* **REQUIREMENTS**
Write out all the data again, exactly as it stands.

* **INFORMATION SHOWN**
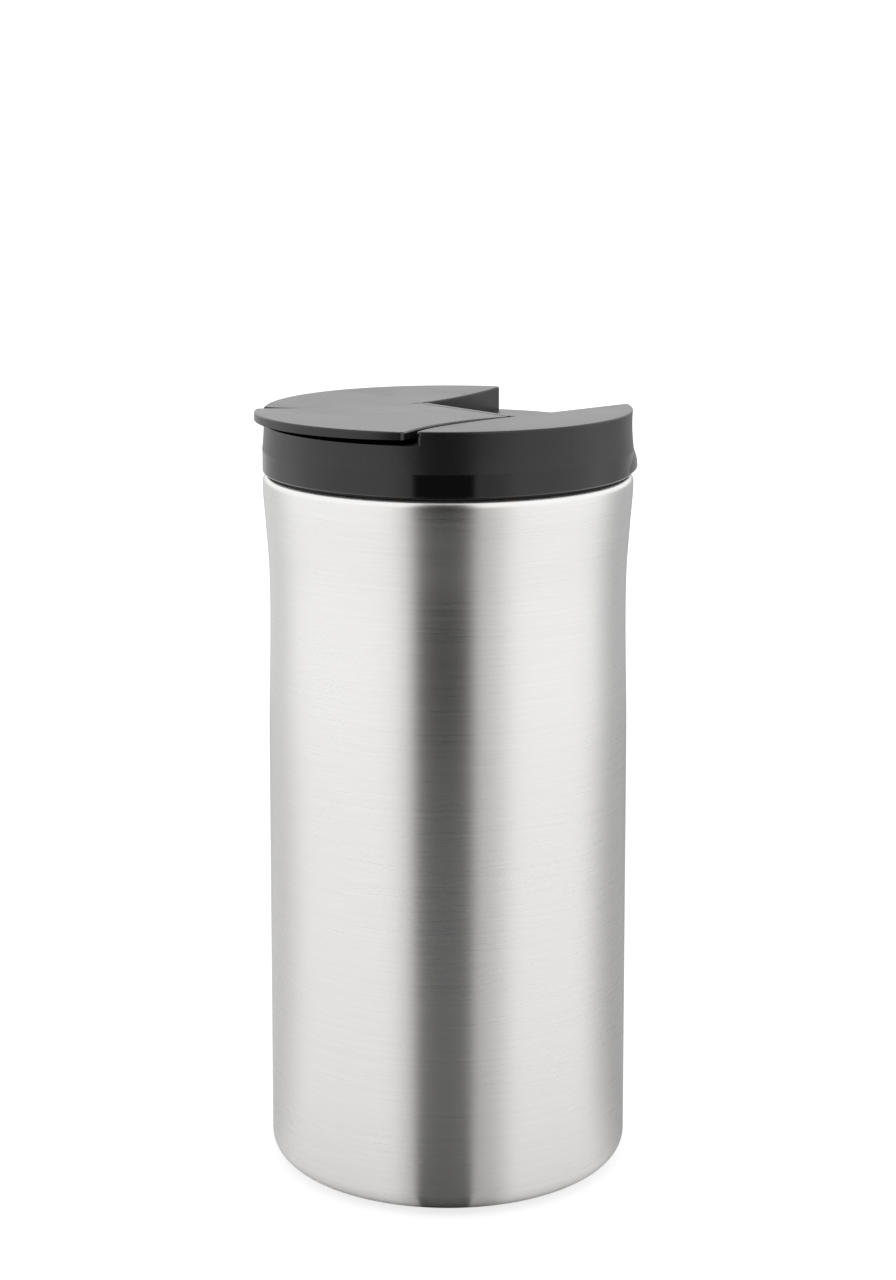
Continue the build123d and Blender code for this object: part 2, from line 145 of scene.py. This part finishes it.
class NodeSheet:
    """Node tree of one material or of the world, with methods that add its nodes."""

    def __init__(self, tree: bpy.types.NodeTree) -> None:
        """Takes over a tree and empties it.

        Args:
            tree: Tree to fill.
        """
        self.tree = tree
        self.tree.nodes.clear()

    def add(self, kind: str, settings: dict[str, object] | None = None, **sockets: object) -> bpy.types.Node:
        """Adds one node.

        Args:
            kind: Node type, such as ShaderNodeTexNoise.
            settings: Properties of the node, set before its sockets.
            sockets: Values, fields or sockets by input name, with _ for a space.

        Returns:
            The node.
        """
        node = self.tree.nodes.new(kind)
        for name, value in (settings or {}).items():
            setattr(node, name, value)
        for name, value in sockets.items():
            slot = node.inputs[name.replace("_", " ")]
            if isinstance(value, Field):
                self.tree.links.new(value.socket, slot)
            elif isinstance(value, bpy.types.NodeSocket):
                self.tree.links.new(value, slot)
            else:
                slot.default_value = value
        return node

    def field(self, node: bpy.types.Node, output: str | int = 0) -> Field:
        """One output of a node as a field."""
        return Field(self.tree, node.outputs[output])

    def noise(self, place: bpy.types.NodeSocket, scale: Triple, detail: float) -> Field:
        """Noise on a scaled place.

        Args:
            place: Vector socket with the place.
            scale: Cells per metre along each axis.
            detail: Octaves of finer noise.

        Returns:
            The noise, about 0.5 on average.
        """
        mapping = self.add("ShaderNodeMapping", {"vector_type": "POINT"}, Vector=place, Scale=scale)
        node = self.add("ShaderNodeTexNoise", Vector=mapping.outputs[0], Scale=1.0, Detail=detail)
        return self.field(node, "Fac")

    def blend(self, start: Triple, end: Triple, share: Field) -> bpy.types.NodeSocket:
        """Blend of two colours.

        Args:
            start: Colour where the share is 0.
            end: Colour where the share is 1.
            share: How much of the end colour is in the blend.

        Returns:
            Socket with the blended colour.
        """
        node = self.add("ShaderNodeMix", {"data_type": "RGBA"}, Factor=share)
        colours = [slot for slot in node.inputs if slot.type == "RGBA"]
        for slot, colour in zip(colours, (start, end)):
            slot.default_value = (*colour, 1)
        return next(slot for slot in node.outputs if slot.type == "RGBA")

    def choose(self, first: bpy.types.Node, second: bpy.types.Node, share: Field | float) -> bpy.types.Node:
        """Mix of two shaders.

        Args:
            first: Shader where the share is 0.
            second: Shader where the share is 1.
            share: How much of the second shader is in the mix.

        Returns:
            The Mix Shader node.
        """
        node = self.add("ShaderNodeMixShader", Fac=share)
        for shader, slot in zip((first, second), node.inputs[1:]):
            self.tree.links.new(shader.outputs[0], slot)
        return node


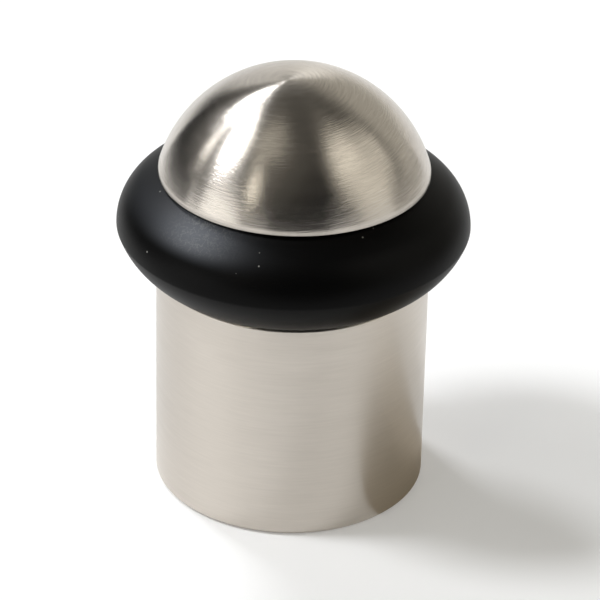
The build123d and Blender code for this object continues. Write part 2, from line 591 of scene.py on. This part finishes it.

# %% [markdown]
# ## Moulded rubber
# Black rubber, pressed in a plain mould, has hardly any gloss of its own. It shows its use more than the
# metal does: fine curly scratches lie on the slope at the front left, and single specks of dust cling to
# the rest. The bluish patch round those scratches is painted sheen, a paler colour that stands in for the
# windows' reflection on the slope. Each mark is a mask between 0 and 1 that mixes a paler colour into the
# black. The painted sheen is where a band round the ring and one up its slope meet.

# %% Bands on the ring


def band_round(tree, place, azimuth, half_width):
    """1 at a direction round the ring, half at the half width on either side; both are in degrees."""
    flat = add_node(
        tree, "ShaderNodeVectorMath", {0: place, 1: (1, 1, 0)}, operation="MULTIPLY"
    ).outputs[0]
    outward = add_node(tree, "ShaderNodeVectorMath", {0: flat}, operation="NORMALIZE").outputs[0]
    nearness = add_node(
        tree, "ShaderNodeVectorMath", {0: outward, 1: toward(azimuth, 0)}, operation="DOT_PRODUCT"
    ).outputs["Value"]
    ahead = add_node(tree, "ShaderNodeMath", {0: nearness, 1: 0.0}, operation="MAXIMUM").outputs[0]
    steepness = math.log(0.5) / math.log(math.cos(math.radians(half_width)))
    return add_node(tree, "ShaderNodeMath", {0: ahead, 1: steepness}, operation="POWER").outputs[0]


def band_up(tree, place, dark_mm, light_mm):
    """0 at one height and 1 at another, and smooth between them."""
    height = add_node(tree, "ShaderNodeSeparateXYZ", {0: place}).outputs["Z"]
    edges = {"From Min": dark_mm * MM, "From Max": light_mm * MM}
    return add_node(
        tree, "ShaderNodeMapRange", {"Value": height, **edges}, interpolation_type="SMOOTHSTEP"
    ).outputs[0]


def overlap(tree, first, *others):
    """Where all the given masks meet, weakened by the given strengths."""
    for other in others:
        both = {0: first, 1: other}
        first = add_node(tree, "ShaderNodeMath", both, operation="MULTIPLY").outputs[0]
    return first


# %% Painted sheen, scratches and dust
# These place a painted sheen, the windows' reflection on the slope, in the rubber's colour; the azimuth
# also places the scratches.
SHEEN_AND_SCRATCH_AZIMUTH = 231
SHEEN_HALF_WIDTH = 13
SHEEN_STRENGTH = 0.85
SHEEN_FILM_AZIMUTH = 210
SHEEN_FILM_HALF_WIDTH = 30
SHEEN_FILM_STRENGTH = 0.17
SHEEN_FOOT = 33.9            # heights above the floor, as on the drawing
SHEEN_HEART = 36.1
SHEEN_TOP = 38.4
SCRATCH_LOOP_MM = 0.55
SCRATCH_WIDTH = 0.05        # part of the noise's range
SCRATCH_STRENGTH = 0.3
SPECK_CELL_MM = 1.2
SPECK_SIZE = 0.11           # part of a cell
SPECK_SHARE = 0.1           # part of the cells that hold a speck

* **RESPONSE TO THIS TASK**
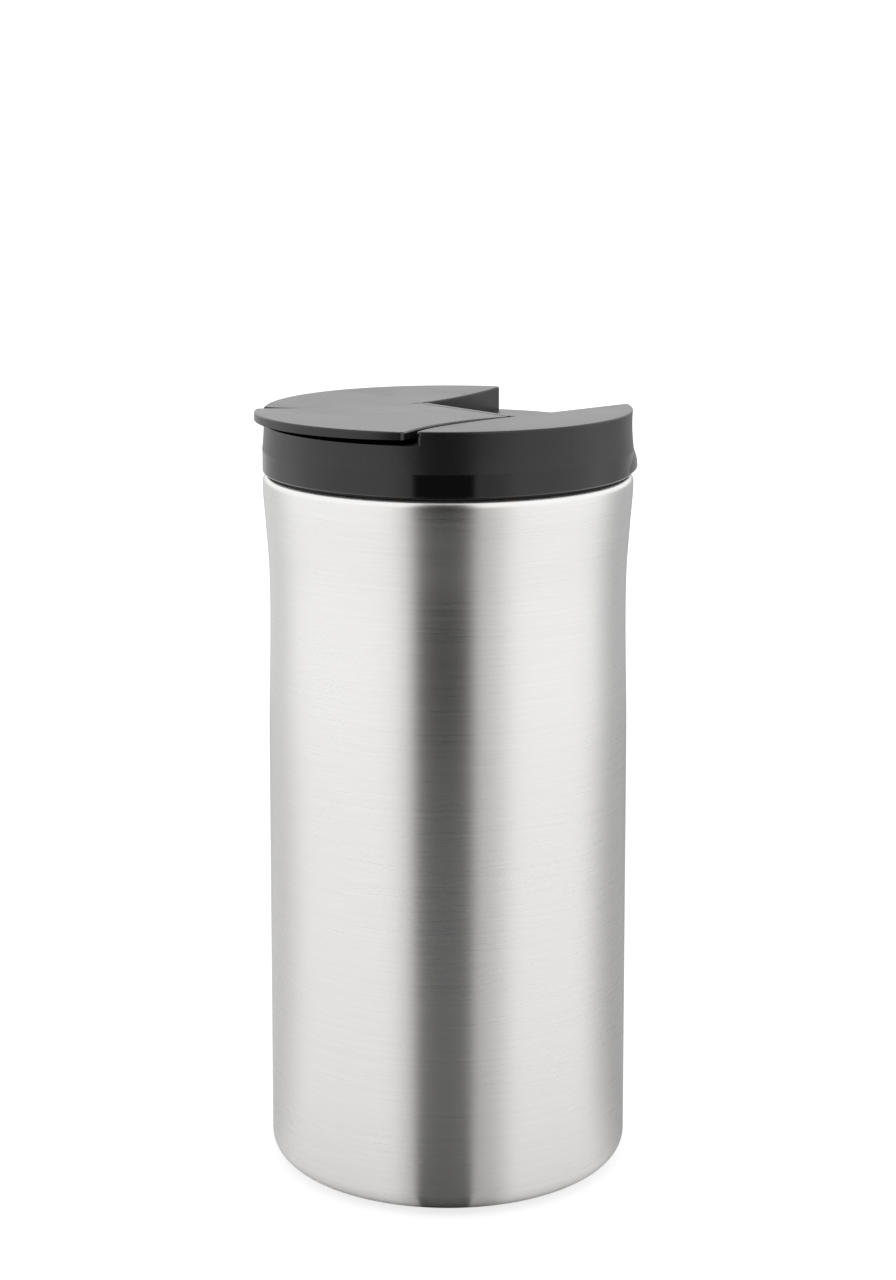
Continue the build123d and Blender code for this object: part 2, from line 145 of scene.py. This part finishes it.
class NodeSheet:
    """Node tree of one material or of the world, with methods that add its nodes."""

    def __init__(self, tree: bpy.types.NodeTree) -> None:
        """Takes over a tree and empties it.

        Args:
            tree: Tree to fill.
        """
        self.tree = tree
        self.tree.nodes.clear()

    def add(self, kind: str, settings: dict[str, object] | None = None, **sockets: object) -> bpy.types.Node:
        """Adds one node.

        Args:
            kind: Node type, such as ShaderNodeTexNoise.
            settings: Properties of the node, set before its sockets.
            sockets: Values, fields or sockets by input name, with _ for a space.

        Returns:
            The node.
        """
        node = self.tree.nodes.new(kind)
        for name, value in (settings or {}).items():
            setattr(node, name, value)
        for name, value in sockets.items():
            slot = node.inputs[name.replace("_", " ")]
            if isinstance(value, Field):
                self.tree.links.new(value.socket, slot)
            elif isinstance(value, bpy.types.NodeSocket):
                self.tree.links.new(value, slot)
            else:
                slot.default_value = value
        return node

    def field(self, node: bpy.types.Node, output: str | int = 0) -> Field:
        """One output of a node as a field."""
        return Field(self.tree, node.outputs[output])

    def noise(self, place: bpy.types.NodeSocket, scale: Triple, detail: float) -> Field:
        """Noise on a scaled place.

        Args:
            place: Vector socket with the place.
            scale: Cells per metre along each axis.
            detail: Octaves of finer noise.

        Returns:
            The noise, about 0.5 on average.
        """
        mapping = self.add("ShaderNodeMapping", {"vector_type": "POINT"}, Vector=place, Scale=scale)
        node = self.add("ShaderNodeTexNoise", Vector=mapping.outputs[0], Scale=1.0, Detail=detail)
        return self.field(node, "Fac")

    def blend(self, start: Triple, end: Triple, share: Field) -> bpy.types.NodeSocket:
        """Blend of two colours.

        Args:
            start: Colour where the share is 0.
            end: Colour where the share is 1.
            share: How much of the end colour is in the blend.

        Returns:
            Socket with the blended colour.
        """
        node = self.add("ShaderNodeMix", {"data_type": "RGBA"}, Factor=share)
        colours = [slot for slot in node.inputs if slot.type == "RGBA"]
        for slot, colour in zip(colours, (start, end)):
            slot.default_value = (*colour, 1)
        return next(slot for slot in node.outputs if slot.type == "RGBA")

    def choose(self, first: bpy.types.Node, second: bpy.types.Node, share: Field | float) -> bpy.types.Node:
        """Mix of two shaders.

        Args:
            first: Shader where the share is 0.
            second: Shader where the share is 1.
            share: How much of the second shader is in the mix.

        Returns:
            The Mix Shader node.
        """
        node = self.add("ShaderNodeMixShader", Fac=share)
        for shader, slot in zip((first, second), node.inputs[1:]):
            self.tree.links.new(shader.outputs[0], slot)
        return node


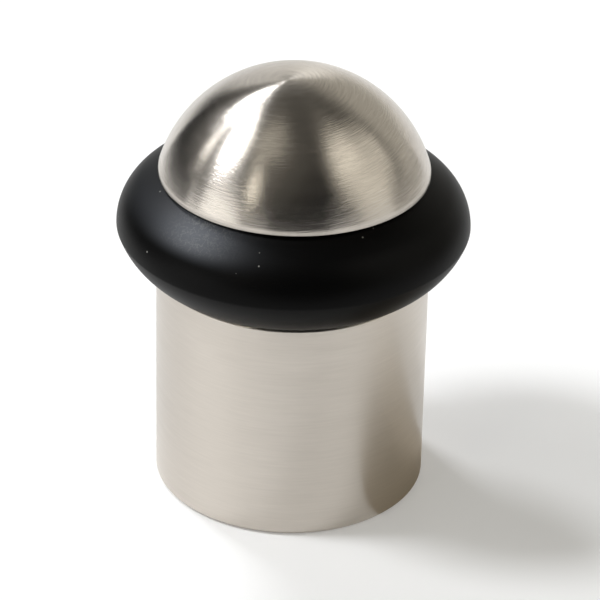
The build123d and Blender code for this object continues. Write part 2, from line 591 of scene.py on. This part finishes it.

# %% [markdown]
# ## Moulded rubber
# Black rubber, pressed in a plain mould, has hardly any gloss of its own. It shows its use more than the
# metal does: fine curly scratches lie on the slope at the front left, and single specks of dust cling to
# the rest. The bluish patch round those scratches is painted sheen, a paler colour that stands in for the
# windows' reflection on the slope. Each mark is a mask between 0 and 1 that mixes a paler colour into the
# black. The painted sheen is where a band round the ring and one up its slope meet.

# %% Bands on the ring


def band_round(tree, place, azimuth, half_width):
    """1 at a direction round the ring, half at the half width on either side; both are in degrees."""
    flat = add_node(
        tree, "ShaderNodeVectorMath", {0: place, 1: (1, 1, 0)}, operation="MULTIPLY"
    ).outputs[0]
    outward = add_node(tree, "ShaderNodeVectorMath", {0: flat}, operation="NORMALIZE").outputs[0]
    nearness = add_node(
        tree, "ShaderNodeVectorMath", {0: outward, 1: toward(azimuth, 0)}, operation="DOT_PRODUCT"
    ).outputs["Value"]
    ahead = add_node(tree, "ShaderNodeMath", {0: nearness, 1: 0.0}, operation="MAXIMUM").outputs[0]
    steepness = math.log(0.5) / math.log(math.cos(math.radians(half_width)))
    return add_node(tree, "ShaderNodeMath", {0: ahead, 1: steepness}, operation="POWER").outputs[0]


def band_up(tree, place, dark_mm, light_mm):
    """0 at one height and 1 at another, and smooth between them."""
    height = add_node(tree, "ShaderNodeSeparateXYZ", {0: place}).outputs["Z"]
    edges = {"From Min": dark_mm * MM, "From Max": light_mm * MM}
    return add_node(
        tree, "ShaderNodeMapRange", {"Value": height, **edges}, interpolation_type="SMOOTHSTEP"
    ).outputs[0]


def overlap(tree, first, *others):
    """Where all the given masks meet, weakened by the given strengths."""
    for other in others:
        both = {0: first, 1: other}
        first = add_node(tree, "ShaderNodeMath", both, operation="MULTIPLY").outputs[0]
    return first


# %% Painted sheen, scratches and dust
# These place a painted sheen, the windows' reflection on the slope, in the rubber's colour; the azimuth
# also places the scratches.
SHEEN_AND_SCRATCH_AZIMUTH = 231
SHEEN_HALF_WIDTH = 13
SHEEN_STRENGTH = 0.85
SHEEN_FILM_AZIMUTH = 210
SHEEN_FILM_HALF_WIDTH = 30
SHEEN_FILM_STRENGTH = 0.17
SHEEN_FOOT = 33.9            # heights above the floor, as on the drawing
SHEEN_HEART = 36.1
SHEEN_TOP = 38.4
SCRATCH_LOOP_MM = 0.55
SCRATCH_WIDTH = 0.05        # part of the noise's range
SCRATCH_STRENGTH = 0.3
SPECK_CELL_MM = 1.2
SPECK_SIZE = 0.11           # part of a cell
SPECK_SHARE = 0.1           # part of the cells that hold a speck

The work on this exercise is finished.